С ликующей радостью, как бы оглядывающейся на саму себя, он занес прозрачный колпак над божественным чудовищем.
– Вываживай,- сказал Роджер Дэвис.
– Ohuet mozhno!,- сказал Боб Смайлс (гр. исп. ругательство).- Фунтов на сто потянет.
– Господи, никогда такую здоровую не видел,- сказал Гарри Морган и отхлебнул из фляжки.
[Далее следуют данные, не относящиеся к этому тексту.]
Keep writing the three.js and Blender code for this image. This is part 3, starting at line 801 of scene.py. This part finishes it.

Она изматывала его уже шесть часов и сорок минут. Томас Хадсон мельком посмотрел на свои руки. Они были в крови. Она была действительно очень большая. Он переключил заключки, пропустил шлюмки в раскрючковки и подтянул растопырки. Это были хорошие растопырки, купленные у гаванского рыбака Энрике. Он затянул на себе подпругу. Это была хорошая подпруга, доставшаяся ему от испанского матадора Ансельмо, которому откусила голову такая же Abrakadabra в тридцать шестом под Уэской.
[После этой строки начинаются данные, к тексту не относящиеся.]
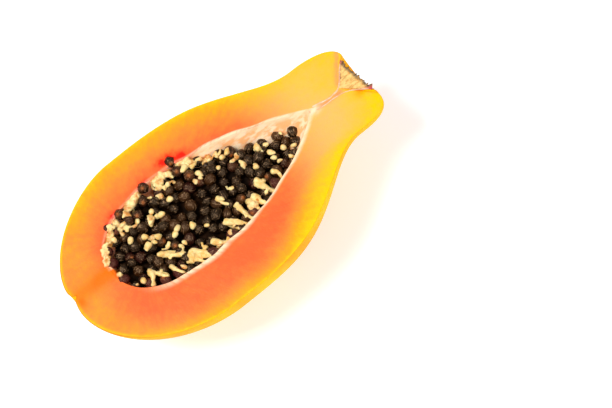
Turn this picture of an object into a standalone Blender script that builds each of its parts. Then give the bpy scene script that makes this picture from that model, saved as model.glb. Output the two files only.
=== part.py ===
"""A ripe papaya half, cut lengthwise, lying on its back with the cut face up.

Metres, +Z up. The fruit is modelled whole in its own frame: X runs from the blossom tip (0) to the
stem end, Y runs across, and the knife's plane is Z = 0. Cutters then halve it, hollow out the seed
cavity and open the socket of the dried stem end. An empty sets the half down on Z = 0, centred.
"""

import math
from dataclasses import dataclass

import bmesh
import bpy

# ---- driving dimensions -------------------------------------------------------------------------

LENGTH = 0.185  # blossom tip to the middle of the stem scar
GAP = 0.0003  # between neighbouring solids
FLAT_HEIGHT = 0.0004  # how much the small resting flat takes off the round back
BLOSSOM_END = -0.008  # the furthest ring of the blunt blossom end; its tip at 0 is dimpled, in lengths
RIDGE_COUNT = 5  # the fruit's faint lengthwise ridges
RIDGE_HEIGHT = 0.011  # of the radius

SCAR_RADIUS = 0.066  # in lengths
SCAR_APEX = 0.940  # where the scar's fibres run out in the flesh, in lengths
SCAR_FACE = 1.000  # its dry outer face on the fruit's axis, in lengths
SCAR_SLANT = 0.17  # how much further out that face lies for each length towards the right side
SCAR_POINT = 0.0006  # radius at the apex
SOCKET_RUN = 0.02  # how far the socket's cutter runs on past the scar

HEAP_INSET = 0.0005  # the seed heap's set-in from the cavity's wall: the gap, and room for facets
HEAP_TOP = -0.0006  # mean level of the seeds against the cut plane
HEAP_BUMP = 0.0016  # how far single groups of seeds stand up or sink
HEAP_PITCH = 0.0125  # distance between two groups of seeds
HEAP_RIM = 0.004  # depth over which the level runs out to the cavity's edge
HEAP_TIP = 0.765  # where the seeds end and the bare tip of the cavity starts, in lengths
HEAP_SINKS_AT = 0.60  # where the heap begins to sink towards that tip, in lengths
HEAP_SINK = 0.004  # how far it sinks there
HEAP_SINK_SHARE = 0.4  # and at most this share of the depth below it
END_ROUNDING = 6  # power of the heap's rounded end


@dataclass(frozen=True)
class Side:
    """One outline of the fruit, from its axis outwards. Sizes are in lengths."""

    dimple: float  # half width of the blossom end's dimple
    belly_at: float  # where it is widest
    belly: float  # how wide it is there
    blunt: float  # superellipse power of the blossom end
    waist_at: float  # where the neck is narrowest
    waist: float  # how wide it is there
    slide: float  # over 1 keeps the belly full for longer
    neck_at: float  # where the neck begins to round over
    crest_at: float  # the crest round the stem scar
    crest: float  # how far out that crest lies
    corner: float  # superellipse power of the neck's rounding


@dataclass(frozen=True)
class Hollow:
    """One outline of the seed cavity. Sizes are in lengths."""

    start: float
    belly_at: float
    belly: float
    blunt: float
    tip: float
    taper: float  # power of the run down to the tip


LEFT = Side(0.027, 0.29, 0.263, 1.72, 0.87, 0.132, 1.75, 0.870, 1.008, 0.070, 2.2)
RIGHT = Side(0.050, 0.35, 0.313, 1.85, 0.91, 0.140, 1.85, 0.925, 1.018, 0.090, 2.8)
UNDER = Side(0.040, 0.41, 0.290, 2.00, 0.91, 0.134, 1.60, 0.910, 1.008, 0.080, 2.4)

HOLLOW_LEFT = Hollow(0.129, 0.38, 0.141, 2.3, 0.845, 1.75)
HOLLOW_RIGHT = Hollow(0.129, 0.37, 0.156, 2.4, 0.845, 2.4)
HOLLOW_UNDER = Hollow(0.135, 0.39, 0.158, 2.2, 0.845, 1.6)

# Shares of the rings, from pole to pole, that each stretch of an outline takes.
DIMPLE_SHARE = 0.06  # ends at the dimple's lip
BLOSSOM_SHARE = 0.30  # ends at the belly
SLOPE_SHARE = 0.75  # ends at the neck
CROWN_SHARE = 0.90  # ends at the crest round the scar
HOLLOW_BLUNT_SHARE = 0.40  # the cavity's blunt end

FRUIT_RINGS, FRUIT_SEGMENTS = 54, 56
HOLLOW_RINGS, HOLLOW_SEGMENTS = 36, 40
HEAP_RINGS, HEAP_SEGMENTS = 40, 40
SCAR_SEGMENTS = 32


# ---- profiles -----------------------------------------------------------------------------------


def superellipse_quarter(turn, power):
    """(share along, share across) of a rounded quarter as turn runs from 0 to 1."""
    angle = turn * math.pi / 2
    return 1 - max(math.cos(angle), 0.0) ** (2 / power), math.sin(angle) ** (2 / power)


def slope_radius(side, x):
    """Radius between the belly and the neck: a cosine ease, bent by the slide power."""
    t = min((x - side.belly_at) / (side.waist_at - side.belly_at), 1.0) ** side.slide
    return side.waist + (side.belly - side.waist) * (1 + math.cos(math.pi * t)) / 2


def side_point(side, share):
    """(x, radius) on one outline, in lengths, as share runs from the blossom tip to the scar."""
    if share <= DIMPLE_SHARE:
        t = share / DIMPLE_SHARE
        return BLOSSOM_END * math.sin(t * math.pi / 2), side.dimple * t
    if share <= BLOSSOM_SHARE:
        turn = (share - DIMPLE_SHARE) / (BLOSSOM_SHARE - DIMPLE_SHARE)
        along, across = superellipse_quarter(turn, side.blunt)
        x = BLOSSOM_END + (side.belly_at - BLOSSOM_END) * along
        return x, side.dimple + (side.belly - side.dimple) * across
    if share <= SLOPE_SHARE:
        t = (share - BLOSSOM_SHARE) / (SLOPE_SHARE - BLOSSOM_SHARE)
        x = side.belly_at + (side.neck_at - side.belly_at) * t
        return x, slope_radius(side, x)
    if share <= CROWN_SHARE:
        turn = (share - SLOPE_SHARE) / (CROWN_SHARE - SLOPE_SHARE)
        inwards, outwards = superellipse_quarter(turn, side.corner)
        neck = slope_radius(side, side.neck_at)
        x = side.neck_at + (side.crest_at - side.neck_at) * outwards
        return x, neck - (neck - side.crest) * inwards
    t = (share - CROWN_SHARE) / (1 - CROWN_SHARE)
    x = side.crest_at - (side.crest_at - SCAR_FACE) * math.sin(t * math.pi / 2) ** 2
    return x, side.crest * (1 - t)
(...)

Сейчас Abrakadabra неспешно поднялась с облегченно вздохнувшего цветка и поплыла в сияющем, тающем воздухе, сквозь дивное распределение теней и блеска, к каракулевой вершине горы.
– Уйдет,- сказал Роджер Дэвис.
Томас Хадсон закрепил сачок на сачкилище и дал полный вперед. У него болели ноги в лодыжках, но он бежал. Она была очень большая. Он никогда еще не видел такой. У нее была блестящая спина и размах крыльев не меньше трех футов. Он представил, как будет свежевать ее. Потом он представил, как расскажет об этом в баре «Esperanza» за джином с горькой настойкой и Джек Дэниеле скажет: «Да, Хадсон. Да. Не пей больше, Хадсон».
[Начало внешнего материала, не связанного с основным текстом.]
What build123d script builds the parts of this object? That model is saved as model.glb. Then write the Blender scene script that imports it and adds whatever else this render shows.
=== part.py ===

Дальше, я думаю, она бы гоняла его по горам еще страниц двадцать, а потом он бы ее поймал. И тут обнаружилось бы, что сачок дырявый. И она улетела бы в безоблачную высь, а он остался бы умирать на вершине Килиманджаро с переломанными ногами, потому что победитель не получает ничего. Старик и горе, одно слово.
А больше всего их объединяет то, что все их книги похожи одна на другую. Как Набоков всю жизнь варьировал «Подвиг», так и Хемингуэй писал одну и ту же книгу про настоящего мужчину, который рожден повелевать миром и именно поэтому терпит сокрушительный крах по всем фронтам. Этого мужчину даже зовут почти одинаково – Гарри Морган, Томас Хадсон, Роберт Джордан, Ник'лас Адамс. Двустопный хорей. Буря мглою. У всех этих мужчин застрелились отцы, словно это непременная черта мужчин потерянного поколения. У всех героев Набокова отец рано умер или погиб (исключение составляет Лужин). Налицо и биографическое сходство, только вот в Оук-Парке Хемингуэя-старшего некому было убить, пришлось застрелиться самому. А может, просто ему заслонить было некого, как заслонил Набоков-старший либерального Милюкова.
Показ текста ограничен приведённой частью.